CONTINUAR, ASÍ NOS RECHACEN
El profetismo de Israel tenía sus propias características si lo comparásemos con lo que se entendía por “profeta” en otras culturas. El profeta recibía el llamado de Dios y era arrebatado por el Espíritu (sin recurrir a elementos mágicos o instrumentales); era elegido por Dios de entre el pueblo para comunicar su voluntad al pueblo, algunos para un momento indicado y preciso y otros para hacerlo durante diversos momentos de su vida. Además, no siempre eran sus palabras del agrado del rey, tampoco para el sacerdote y el pueblo, pues constantemente les reprendía públicamente poniendo en evidencia sus pecados, aunque también exhortaba al arrepentimiento y promovía la esperanza de tiempos mejores para todo el pueblo. Ante la presencia del ministerio profético, el rey empieza a instituir “profetas” agregándolos a su corte real para generarse una buena propaganda política ocultando sus infidelidades a Dios y sus injusticias contra los débiles. También los sacerdotes coludidos con el poder del rey, deciden favorecer a estos “profetas” y buscan más bien alejar y avergonzar a los verdaderos profetas. Esto queda bien representado por el relato que escucharemos en la primera lectura donde Amasías, sacerdote del santuario de Betel, expulsa a Amós, quien viene denunciando las incoherencias de las autoridades, los abusos de los comerciantes y la hipocresía de la gente que se acercaban a alabar a Dios habiendo cometido diversas injusticias, aprovechándose de la inocencia de los pobres. Amós sin tapujos da a conocer su vocación de campesino y desafía al sacerdote a saber escuchar la voz del verdadero profeta que en definitiva es la voz de Dios. Hay que reconocer que no fue siempre fácil identificar quién era el verdadero o el falso profeta, y quizá fue tiempo después cuando se constataría esto.
En la segunda lectura escucharemos una “eulogia” (composición de bendición a Dios), recogida como parte de la tradición paulina, donde se alaba a Dios por la acción redentora obrada por el sacrificio de Jesucristo que ha concedido a los miembros de la comunidad cristiana la santidad. Todo esto era un “misterio” que se ha dado a conocer con el mensaje del evangelio gracias a la acción del “Espíritu Santo”. Sin duda, estamos ante un buen resumen de la acción salvífica de Dios Padre por Jesucristo en el Espíritu.

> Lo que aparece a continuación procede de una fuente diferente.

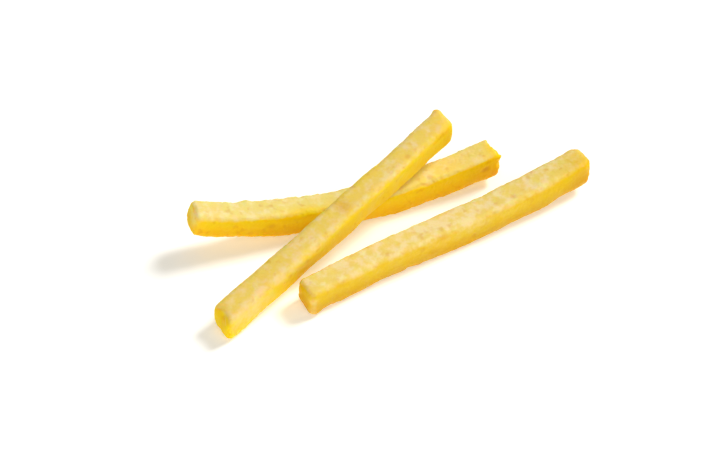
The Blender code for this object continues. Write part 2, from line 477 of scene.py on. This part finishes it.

El testimonio evangélico que escucharemos deja constancia que los “Doce”, llamados por Jesús a vivir con él y seguirlo, son enviados para extender su ministerio. Son llamados para “expulsar espíritus impuros”, predicar la conversión, “ungir con aceite” y “curar”, para lo cual deben ir de dos en dos a las aldeas apelando a la generosidad de sus habitantes. Se les advierte que no siempre hallarán hospitalidad sino también rechazo, pero eso no debe ser obstáculo para continuar. Finalmente, deberán hacer un signo de advertencia a quienes se resistan a la Buena Nueva, pero deberán proseguir. Obviamente, ir en nombre de Jesús de Nazaret, no representó una gran aceptación por parte de los destinatarios, y parece ser que el autor del evangelio quiso hacerles participe de esta misión discipular preparándolos (no solo para los apóstoles, sino para los futuros cristianos enviados) para la gran misión a partir de la experiencia pascual.
A la luz de la Palabra de Dios podemos intuir que la oferta del evangelio es justamente eso: una propuesta. Y esta propuesta va acompañada de un estilo de vida que lo hace creíble para quien lo escucha. No se impone la fe, se manifiesta en convencimiento justamente para convencer. Por eso es una realidad la resistencia y la oposición al evangelio. Lo triste es la cerrazón, la
pérdida de una gran oportunidad de dejarse sorprender por Dios. Amós sintió el rechazo de su pueblo; los discípulos y Jesús también; incluso Pablo también tuvo que sufrir la incomprensión de algunos judeocristianos; pero estas tribulaciones nunca fueron un obstáculo para continuar con la propuesta de la fe.
Hay un misterio escondido, un tesoro enterrado; el cual ha salido a la luz por la gracia de Dios para ser compartido. “Muéstranos, Señor, tu misericordia y danos tu salvación”; este es nuestro cántico y nuestro impulso para no decaer en nuestra vocación, pues hemos sido convocados como los Doce para expulsar espíritus, para anunciar el perdón de los pecados y sanar a nuestros hermanos. ¡Manos a la obra!